Better-tailored lower-priced alternatives
With Swiss imports facing significantly higher prices, affordable alternatives including pre-owned luxury items or domestic mid-tier brands become more appealing. For example, the secondary market for pre-owned Swiss watches, which are not subject to the tariff, is expected to grow, offering accessible options for consumers not wanting to pay a 39% premium.
Promotion of conscious and sustainable consumption
As many observers from the Swiss chocolate industry note, rather than buying less expensive volume chocolates, consumers may choose to purchase fewer, higher‑quality products and enjoy them more mindfully. Aware of price increases, customers might focus on savoring premium chocolate intentionally leading to a more sustainable and experience-oriented consumption pattern.
Niche growth and innovation among brands
U.S. skincare and beauty brands that replicate Swiss skincare principles or offer Swiss‑descended quality but produce locally may gain traction. Tariffs may spur innovation in domestic beauty, creating options that capture the prestige of Swiss skincare without its import cost. U.S. producers could invest in premium positioning to fill the vacuum.
Potential leverage for future negotiation
The U.S. has placed Switzerland among the highest‑tariffed nations, which while painful provides leverage in negotiations. If Switzerland agrees to concessions (e.g., U.S. LNG purchases or investment in U.S. projects), it may reduce the tariff rate. A reduced tariff could eventually translate into lower prices or restored access to Swiss-made goods benefiting consumers over time.
Stimulus for educational transparency
Since many Swiss‑origin items will now be notably more expensive, U.S. retailers may start labeling origin more clearly e.g. “Swiss‑made versus made in U.S.” This helps consumers make more informed decisions about value, origin, and craftsmanship. Before, origin tags might have been overlooked; now, they may inform shopping choices more actively.
Pros (for U.S. Stakeholders) and Consumer Impacts
Impact on Swiss Watches (Timepieces)
U.S. was Switzerland’s largest watch market, with ~$5.4 billion in exports in 2024. Tariffs likely push retail prices sharply up: e.g., Rolex Submariner might increase from ~$10,000 to nearly $14,000 in the U.S.. Consumers may shift to the pre‑owned secondary market, which could rise 10–35% in price, being unaffected by duties. Retailers face tough choices: absorb costs or pass them on; both outcomes squeeze margins or reduce demand.
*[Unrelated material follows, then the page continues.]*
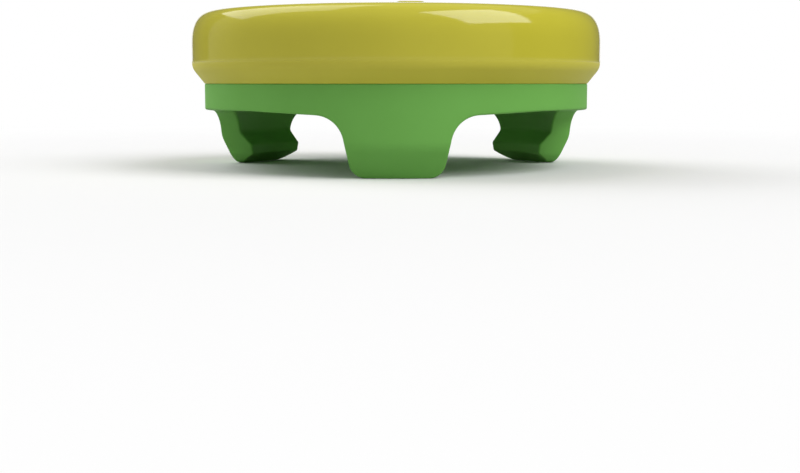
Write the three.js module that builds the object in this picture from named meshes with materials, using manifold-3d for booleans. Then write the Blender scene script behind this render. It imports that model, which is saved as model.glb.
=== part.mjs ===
// A clip-on thumb grip for the stick of a game controller: a soft dished pad on a hard clip base
// whose three hooked prongs hold it under the head of the stick.
// Millimetres, +Z up. The origin is on the grip's axis, in the plane of the prong tips, and the
// front prong points along -Y.
import * as THREE from "three";
import { mergeVertices } from "three/addons/utils/BufferGeometryUtils.js";
import Module from "manifold-3d";

const wasm = await Module();
wasm.setup();

// The stick head that the grip fits over
const stickHeadDiameter = 19.9;
const stickHeadHeight = 2.85; // from its rim down to its rounded underside
const stickDishDiameter = 11.6; // the hollow in the top of the head
const stickDishDepth = 0.75;
const socketClearance = 0.15; // between the head and the prongs, on the radius
const dishClearance = 0.2; // between the boss and the hollow, on the radius and in depth
const lipClearance = 0.1; // between the head's underside and the lips

// Clip base
const baseDiameter = 23.1;
const plateThickness = 0.9; // from the seam under the pad down to the seat on the stick
const skirtHeight = 1.5; // from the seam down to the skirt's edge between the prongs
const prongDrop = 5.03; // from the seam down to the prong tips
const seatFillet = 0.25; // in the corner of seat and skirt

// Prongs, seen from outside the base
const prongCount = 3;
const prongRootWidth = 6.28; // where the straight sides would meet the arch
const prongTipWidth = 4.84; // where the straight sides would meet the tip
const archSpan = 16; // the width over which the skirt's edge slopes down to one prong
const archDrop = 0.22; // how far it has sloped down at the root
const rootFillet = 1.6;
const tipRound = 0.9;

// Prongs, in section
const kneeDrop = 3.35; // from the seam down to where the outside starts to lean in
const kneeLean = 25.5; // degrees from the vertical
const kneeRound = 1.5;
const tipLand = 0.42; // thickness of the flat at the tip
const lipReach = 0.65; // how far the lip reaches in under the head
const leadInHeight = 0.64; // the slope below the lip that spreads the prongs over the head
const catchRound = 0.4; // where the socket's wall turns in to the lip
const tipEdgeRound = 0.1;
const lipEdgeRound = 0.12;

// Spigot on the base, which locates the pad
const spigotDiameter = 17.4;
const spigotHeight = 0.9;
const spigotClearance = 0.1; // on the radius and in height
const spigotEdgeRound = 0.2;

// Pad
const padDiameter = 24.56;
const bevelHeight = 0.92; // the sloped foot of the flank
const bevelRound = 0.85;
const flankHeight = 2.28; // from the seam up to where the shoulder starts
const shoulderRise = 1.84; // of the shoulder's superellipse
const shoulderInset = 1.21;
const shoulderPower = 2.46; // of that superellipse: 2 would be an ellipse
const crownHeight = 0.52; // what the top's crown would add in the middle
const crownPower = 2.2;
const dishDiameter = 16.8;
const dishDepth = 1.1; // from the crown down to the middle of the dish

// Tread: radial bars that stand in the dish, three of them reaching over its rim
const barsPerGroup = 6; // one long bar and the short ones after it
const longBarWidth = 1.5;
const shortBarWidth = 0.85;
const barInnerRadius = 3.85;
const longBarOverRim = 0.55; // how far past the dish's rim a long bar ends
const shortBarFromRim = 1.2; // how far inside the rim a short bar ends
const barHeightInMiddle = 0.45;
const barHeightAtRim = 0.055;
const treadTurn = 5.2; // degrees that the first long bar stands to the right of the front prong
const centreRingRadius = 2.45;
const centreRingWidth = 0.7;

// How finely curves are cut into straight facets
const turnSteps = 72;
const shoulderSteps = 9;
const rimSteps = 3;
const dishSteps = 8;
const bossSteps = 4;
const arcStep = 18; // degrees
const barEndSteps = 4;
const mergeDistance = 1e-4;

// Heights over the prong tips
const seamZ = prongDrop;
const seatZ = seamZ - plateThickness;
const skirtZ = seamZ - skirtHeight;
const kneeZ = seamZ - kneeDrop;
const lipTopZ = seatZ - stickHeadHeight - lipClearance;

// Radii about the grip's axis
const baseRadius = baseDiameter / 2;
const padRadius = padDiameter / 2;
const shoulderRadius = padRadius - shoulderInset;
const dishRadius = dishDiameter / 2;
const headRadius = stickHeadDiameter / 2;
const socketRadius = headRadius + socketClearance;
const lipRadius = headRadius - lipReach;
const tipOuterRadius = baseRadius - kneeZ * Math.tan(THREE.MathUtils.degToRad(kneeLean));
const tipInnerRadius = tipOuterRadius - tipLand;
const bossRadius = stickDishDiameter / 2 - dishClearance;
const bossDepth = stickDishDepth - dishClearance;
const spigotRadius = spigotDiameter / 2;
const treadBlockZ = seamZ + flankHeight; // the tread is cut from blocks that start inside the pad
const treadBlockHeight = shoulderRise + crownHeight + barHeightInMiddle;

// A closed three.js geometry as a solid that can be cut and joined
function solidOf(geometry) {
  const bare = geometry.clone();
  bare.deleteAttribute("normal");
  bare.deleteAttribute("uv");
  const merged = mergeVertices(bare, mergeDistance);
  return new wasm.Manifold(
    new wasm.Mesh({
      numProp: 3,
      vertProperties: merged.attributes.position.array,
      triVerts: new Uint32Array(merged.index.array),
    }),
  );
}

function geometryOf(solid) {
  const mesh = solid.getMesh();
  const geometry = new THREE.BufferGeometry();
  geometry.setAttribute("position", new THREE.BufferAttribute(mesh.vertProperties, 3));
  geometry.setIndex(new THREE.BufferAttribute(mesh.triVerts, 1));
  geometry.computeVertexNormals();
  return geometry;
}

// Rounds the corners of an outline. Each corner is { x, y, r }, and r = 0 keeps it sharp.
function rounded(corners, closed) {
  const points = [];
  corners.forEach(({ x, y, r = 0 }, i) => {
    const here = new THREE.Vector2(x, y);
    const isEnd = !closed && (i === 0 || i === corners.length - 1);
    if (isEnd || r === 0) {
      points.push(here);
      return;
    }
    const before = corners[(i + corners.length - 1) % corners.length];
    const after = corners[(i + 1) % corners.length];
    const back = new THREE.Vector2(before.x, before.y).sub(here).normalize();
    const ahead = new THREE.Vector2(after.x, after.y).sub(here).normalize();
    const half = back.angleTo(ahead) / 2;
    const centre = back.clone().add(ahead).setLength(r / Math.sin(half)).add(here);
    const start = back.multiplyScalar(r / Math.tan(half)).add(here).sub(centre);
    const end = ahead.multiplyScalar(r / Math.tan(half)).add(here).sub(centre);
    const turn = Math.atan2(start.cross(end), start.dot(end));
    const steps = Math.max(2, Math.ceil(THREE.MathUtils.radToDeg(Math.abs(turn)) / arcStep));
    for (let k = 0; k <= steps; k++) {
      points.push(start.clone().rotateAround(new THREE.Vector2(), (turn * k) / steps).add(centre));
    }
  });
  return points;
}

// Turns a profile of (radius, height) points about the Z axis
function revolve(profile) {
  return solidOf(new THREE.LatheGeometry(profile, turnSteps).rotateX(Math.PI / 2));
}

function extrude(outline, depth) {
  return new THREE.ExtrudeGeometry(new THREE.Shape(outline), { depth, bevelEnabled: false });
}

// Copies of a solid, evenly spaced about the Z axis
function aroundAxis(solid, count) {
  const copies = Array.from({ length: count }, (_, i) => solid.rotate([0, 0, (i * 360) / count]));
  return wasm.Manifold.union(copies);
}

// The underside's boss, a shallow dome that fills the hollow in the stick's head
function bossProfile() {
  return Array.from({ length: bossSteps + 1 }, (_, i) => {
    const share = i / bossSteps;
    return new THREE.Vector2(bossRadius * share, seatZ - bossDepth * (1 - share * share));
  });
}

// Plate, skirt and the hooked wall of the prongs, before the wall is cut away between them
function baseBlank() {
  const wall = rounded(
    [
      { x: bossRadius, y: seatZ },
      { x: socketRadius, y: seatZ, r: seatFillet },
      { x: socketRadius, y: lipTopZ + (socketRadius - lipRadius), r: catchRound },
      { x: lipRadius, y: lipTopZ, r: lipEdgeRound },
      { x: lipRadius, y: leadInHeight, r: lipEdgeRound },
      { x: tipInnerRadius, y: 0, r: tipEdgeRound },
      { x: tipOuterRadius, y: 0, r: tipEdgeRound },
      { x: baseRadius, y: kneeZ, r: kneeRound },
      { x: baseRadius, y: seamZ },
      { x: spigotRadius, y: seamZ },
      { x: spigotRadius, y: seamZ + spigotHeight, r: spigotEdgeRound },
      { x: 0, y: seamZ + spigotHeight },
    ],
    false,
  );
  return revolve([...bossProfile().slice(0, -1), ...wall]);
}

// One prong's outline from outside, as a block that runs from the axis to past the skirt
function prongBlock() {
  const archHalf = archSpan / 2;
  const rootZ = skirtZ - archDrop;
  const above = skirtZ + plateThickness;
  const outline = rounded(
    [
      { x: -archHalf, y: above },
      { x: -archHalf, y: skirtZ },
      { x: -prongRootWidth / 2, y: rootZ, r: rootFillet },
      { x: -prongTipWidth / 2, y: 0, r: tipRound },
      { x: prongTipWidth / 2, y: 0, r: tipRound },
      { x: prongRootWidth / 2, y: rootZ, r: rootFillet },
      { x: archHalf, y: skirtZ },
      { x: archHalf, y: above },
    ],
    true,
  );
  return solidOf(extrude(outline, padRadius).rotateX(Math.PI / 2));
}

// What is cut from the wall: everything below the skirt's edge that isn't a prong
function gapsBetweenProngs() {
  const inside = lipRadius - lipReach;
  const band = revolve(
    [
      [inside, -tipLand],
      [padRadius, -tipLand],
      [padRadius, skirtZ],
      [inside, skirtZ],
      [inside, -tipLand],
    ].map(([r, z]) => new THREE.Vector2(r, z)),
  );
  return band.subtract(aroundAxis(prongBlock(), prongCount));
}

function clipBase() {
  return baseBlank().subtract(gapsBetweenProngs());
}

// How much of the dish's depth a point at this radius has: 1 in the middle, 0 at the rim and past it
function dishShare(radius) {
  return (1 - Math.min(1, radius / dishRadius) ** 2) ** 2;
}

function crownZ(radius) {
  return crownHeight * (1 - (radius / padRadius) ** crownPower);
}

// The pad's top from the middle to the shoulder, raised by the tread's height if asked
function topProfile(isRaised) {
  const radii = [];
  for (let i = 0; i <= dishSteps; i++) {
    radii.push(dishRadius * Math.sin((i / dishSteps) * (Math.PI / 2)));
  }
  for (let i = 1; i <= rimSteps; i++) {
    radii.push(dishRadius + ((shoulderRadius - dishRadius) * i) / rimSteps);
  }
  return radii.map((radius) => {
    const share = dishShare(radius);
    const tread = barHeightAtRim + (barHeightInMiddle - barHeightAtRim) * share;
    const plain = seamZ + flankHeight + shoulderRise + crownZ(radius) - dishDepth * share;
    return new THREE.Vector2(radius, isRaised ? plain + tread : plain);
  });
}

// The shoulder from the top down to the flank, without its first point
function shoulderProfile() {
  return Array.from({ length: shoulderSteps }, (_, i) => {
    const angle = (1 - (i + 1) / shoulderSteps) * (Math.PI / 2);
    const along = Math.max(0, Math.cos(angle)) ** (2 / shoulderPower);
    const up = Math.sin(angle) ** (2 / shoulderPower);
    const radius = shoulderRadius + shoulderInset * along;
    return new THREE.Vector2(radius, seamZ + flankHeight + shoulderRise * up + crownZ(radius));
  });
}

function padBody() {
  const recessRadius = spigotRadius + spigotClearance;
  const recessZ = seamZ + spigotHeight + spigotClearance;
  const foot = rounded(
    [
      { x: padRadius, y: seamZ + flankHeight },
      { x: padRadius, y: seamZ + bevelHeight, r: bevelRound },
      { x: baseRadius, y: seamZ },
      { x: recessRadius, y: seamZ },
      { x: recessRadius, y: recessZ, r: spigotEdgeRound },
      { x: 0, y: recessZ },
    ],
    false,
  );
  const profile = [...topProfile(false), ...shoulderProfile(), ...foot.slice(1)];
  return revolve(profile.reverse());
}

// A bar of the tread, a stadium in plan that lies along -Y
function treadBar(width, outerRadius) {
  const half = width / 2;
  const outline = [];
  for (const [y, from] of [
    [half - outerRadius, Math.PI],
    [-half - barInnerRadius, 0],
  ]) {
    for (let k = 0; k <= barEndSteps; k++) {
      const angle = from + (Math.PI * k) / barEndSteps;
      outline.push(new THREE.Vector2(half * Math.cos(angle), y + half * Math.sin(angle)));
    }
  }
  return solidOf(extrude(outline, treadBlockHeight).translate(0, 0, treadBlockZ));
}

function centreRing() {
  const inner = centreRingRadius - centreRingWidth / 2;
  const outer = centreRingRadius + centreRingWidth / 2;
  const corners = [
    [inner, treadBlockZ],
    [outer, treadBlockZ],
    [outer, treadBlockZ + treadBlockHeight],
    [inner, treadBlockZ + treadBlockHeight],
    [inner, treadBlockZ],
  ];
  return revolve(corners.map(([r, z]) => new THREE.Vector2(r, z)));
}

// All bars and the ring, cut to the raised surface that their tops follow
function tread() {
  const longBar = treadBar(longBarWidth, dishRadius + longBarOverRim);
  const shortBar = treadBar(shortBarWidth, dishRadius - shortBarFromRim);
  const pitch = 360 / (prongCount * barsPerGroup);
  const group = [longBar];
  for (let i = 1; i < barsPerGroup; i++) {
    group.push(shortBar.rotate([0, 0, i * pitch]));
  }
  const bars = aroundAxis(wasm.Manifold.union(group), prongCount).rotate([0, 0, treadTurn]);
  const below = [
    new THREE.Vector2(shoulderRadius, treadBlockZ),
    new THREE.Vector2(0, treadBlockZ),
  ];
  const tops = revolve([...topProfile(true), ...below].reverse());
  return wasm.Manifold.union([bars, centreRing()]).intersect(tops);
}

function thumbPad() {
  return padBody().add(tread());
}

const softYellow = new THREE.MeshStandardMaterial({ color: 0xc4b832, roughness: 0.28, metalness: 0 });
const hardGreen = new THREE.MeshStandardMaterial({ color: 0x66a84c, roughness: 0.45, metalness: 0 });

const grip = new THREE.Group();
for (const [name, solid, material] of [
  ["clip_base", clipBase(), hardGreen],
  ["thumb_pad", thumbPad(), softYellow],
]) {
  const mesh = new THREE.Mesh(geometryOf(solid), material);
  mesh.name = name;
  grip.add(mesh);
}

export default grip;
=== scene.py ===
import math

import bmesh
import bpy
import numpy as np
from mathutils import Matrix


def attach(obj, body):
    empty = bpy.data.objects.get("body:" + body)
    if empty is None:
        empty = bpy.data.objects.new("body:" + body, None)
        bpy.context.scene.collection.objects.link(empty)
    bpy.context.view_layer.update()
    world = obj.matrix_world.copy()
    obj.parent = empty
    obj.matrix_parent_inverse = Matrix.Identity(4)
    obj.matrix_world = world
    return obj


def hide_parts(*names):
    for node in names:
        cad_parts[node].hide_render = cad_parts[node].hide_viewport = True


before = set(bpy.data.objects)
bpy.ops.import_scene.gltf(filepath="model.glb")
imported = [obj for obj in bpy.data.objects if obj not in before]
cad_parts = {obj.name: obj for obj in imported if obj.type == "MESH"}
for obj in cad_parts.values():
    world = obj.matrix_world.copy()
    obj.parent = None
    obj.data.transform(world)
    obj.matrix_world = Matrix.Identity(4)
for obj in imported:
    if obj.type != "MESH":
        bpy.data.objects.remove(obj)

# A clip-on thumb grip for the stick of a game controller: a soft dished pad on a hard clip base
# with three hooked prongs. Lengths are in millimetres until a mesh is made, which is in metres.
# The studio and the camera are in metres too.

METRES_PER_MM = 0.001
MERGE_DISTANCE = 2e-7
SHARP_ANGLE = math.radians(35)

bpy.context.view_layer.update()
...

Effects on Swiss Chocolate
Swiss SMEs (small‑medium enterprises) export ~7% of Swiss chocolate to the U.S.. Effective cost increases for these firms could reach ~50% when combined with currency shifts ($1 ≈ 1.23 CHF). They’ll likely pass most of the tariff to U.S. consumers, leading to higher retail prices. Multinationals like Lindt and Nestlé can offset more easily using U.S. production lines, but artisanal Swiss brands cannot they may suffer sales drops or withdraw from U.S. markets.
Impact on Skincare & Beauty Products
Swiss beauty brands (e.g. La Prairie, Valmont, Mavala) pride themselves on Swiss-made provenance; tariffs would raise retail prices significantly. Companies less tied to Swiss manufacturing (e.g. Galderma/Cetaphil) may see limited impact. 39% tariffs vastly exceed typical duty levels (10–15%) that brands can absorb without harming margins or demand.
Cons & Drawbacks (for Consumers)
Higher Consumer Prices: Importers pass tariffs along likely adding 40–55% to sticker prices.
Reduced Choice: Small Swiss brands may stop exporting, limiting product variety in U.S. stores.
Inflation Pressure: Tariffs drive up overall inflation by increasing costs on imported goods, sometimes beyond the tariff itself due to margin maintenance policies.
Supply Disruptions: Retailers may delay launches or reorder patterns, causing longer wait times for premium Swiss goods.